During the welding process, metal components are heated, melted, and joined together to create durable parts and equipment. When melting surfaces, hazardous explosions and fatal injuries are more likely to happen. Without proper maintenance and precautionary measures, welders are prone to suffer from these inevitable circumstances.
For your safety, take note of the following types of materials to avoid in a welding worksite:
Hot work welding procedure involves cutting, brazing, pipe thawing, and soldering. This type of welding is mostly performed in enclosed spaces, which presents an increased risk of fire or explosion. Highly ignitable materials such as cotton, bulk sulfur, and baled paper are prohibited in hot work areas.
Before welding commences, combustible floors except for wood on concrete should be covered with damp sand to avoid electrocution. Any flammable materials must be relocated 35 ft from the weld zone. If not, cover the combustibles with fire-resistant shields or blankets.

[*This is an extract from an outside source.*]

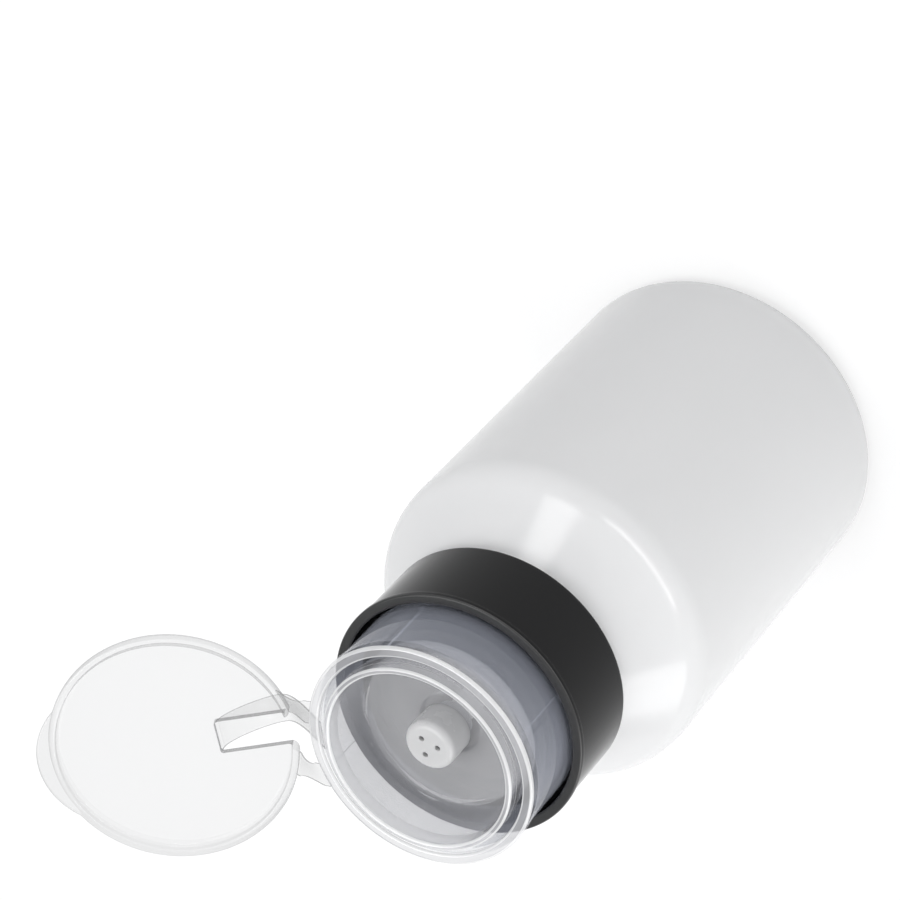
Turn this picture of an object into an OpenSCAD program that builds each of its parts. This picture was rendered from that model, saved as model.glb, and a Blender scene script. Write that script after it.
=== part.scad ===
// Push-down dispenser bottle with a flip lid over a liquid dish.
// Stands upright on its base, axis along Z, origin at the centre of the base.
// The flip lid hinges at the back (+Y) and is drawn open.

/* [Bottle] */
// Outer radius of the straight side
body_r = 30; // [27:0.5:33]
// Height where the straight side ends and the shoulder starts
body_h = 69; // [60:0.5:90]
// Rounding of the corner round the base
base_round = 3; // [2:0.5:4]
// Thickness of the blown side wall
bottle_wall = 1.2; // [0.8:0.1:1.6]
// Thickness of the bottle's floor
floor_t = 1.6; // [1:0.1:2.5]
// Radius of the hollow pushed up under the base
dome_r = 23; // [18:0.5:23.5]
// Depth of the hollow under the base
dome_h = 1.2; // [0.6:0.1:2]
// Rounding between the side and the shoulder
shoulder_round = 9; // [7:0.5:11]
// Slope of the shoulder, from upright
shoulder_slope = 40; // [36:1:44]
// Outer radius of the flat ledge round the neck
ledge_r = 20.4; // [19:0.1:21]

/* [Neck] */
// Radius at the root of the neck thread
neck_r = 15.4; // [14.5:0.1:15.8]
// Wall of the neck
neck_wall = 1.8; // [1.4:0.1:2.2]
// Height of the neck above the ledge
neck_h = 8.3; // [7:0.1:10]
// Rounding at the foot of the neck
neck_fillet = 0.8; // [0.3:0.1:1]
// Height of the thread ridge
thread_h = 0.9; // [0.6:0.1:1]
// Play between the thread ridge and the collar's sleeve
thread_play = 0.3; // [0.2:0.05:0.5]

/* [Collar] */
// Outer radius of the collar
collar_r = 22.3; // [22:0.1:24]
// Height of the collar
collar_h = 16.3; // [15.6:0.1:18]
// Wall of the collar's outer skin
collar_wall = 1.4; // [1:0.1:1.6]
// Gap between the ledge and the collar's lower edge
collar_gap = 0.9; // [0.5:0.1:2]
// Rounding of the collar's lower edge
collar_round = 0.7; // [0.3:0.1:1]
// How far the bead round the mouth stands out
lip_out = 0.35; // [0.1:0.05:0.6]
// Height of the bead round the mouth
lip_h = 1.1; // [0.8:0.1:2]
// Wall of the inner sleeve that screws onto the neck
sleeve_wall = 1.6; // [1.2:0.1:1.8]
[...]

Bruises, cuts, and burns are among the common injuries in the weld zone. Many welders are not wearing proper personal protective equipment (PPE), thus exposing them to hazardous fumes and chemicals. Without wearing eye protection, they might get exposed to arc rays that may cause intense pain or blindness.
Avoid wearing clothing made of synthetic materials such as rayon or polyester. Synthetic fibers may easily melt when directly exposed to extreme heat. Welders should wear heavyweight and tightly woven clothing that is resistant to flame such as cotton and leather. Shielded helmets and rubber gloves can also protect them from molten metal.
Arc welding is explosive in nature. To avoid fire in the weld area, welders must not conduct any hot work procedure on any previously used storage of solvents or other flammable liquids. Do not weld in drums, barrels, tanks, and other containers directly on a concrete floor to prevent any accidents. By doing so, the steam can build up and cause an explosion.
Welding materials should be put on a firebrick surface with carefully positioned cables to avoid hot debris from falling. Electric shock can be fatal for welders; therefore, they must secure an insulating mat under work to be welded.
Transporting cylinders without their caps in place could result in ruptured hoses. Welders must examine hoses regularly for loose connections. Rough handling of cylinders may cause leakage. This can produce extreme pressure, which is a surefire way to cause an explosion. When using capped valves, install them in a horizontal position facing upright to eliminate hazardous condensates.
Water can pose electric current to flow freely, which can be dangerous for welders. Welding in rain or wet conditions is not prohibited, but welders must take necessary precautions. Like water, any combustible liquid like spilled grease or oil can make anyone at risk of getting electrocuted. With 10,000 volts and above, anyone can suffer from severe injury or death. Similarly, never use electrical components on a wet floor or when your hands, feet, and body are wet or sweating.
A good rule of thumb in welding is that all flammable materials should be moved away from the worksite. Welders, technicians, and anyone else in the weld zone must wear a protective covering to combat hazardous gases or molten metal from penetrating the eyes or skin.
Make sure to use fire-resistant blankets or shields to avoid fires or explosions. Carrying out safety training and regular welding maintenance is also essential to prevent accidents. The welding workplace must also be well-ventilated for the safety of welders.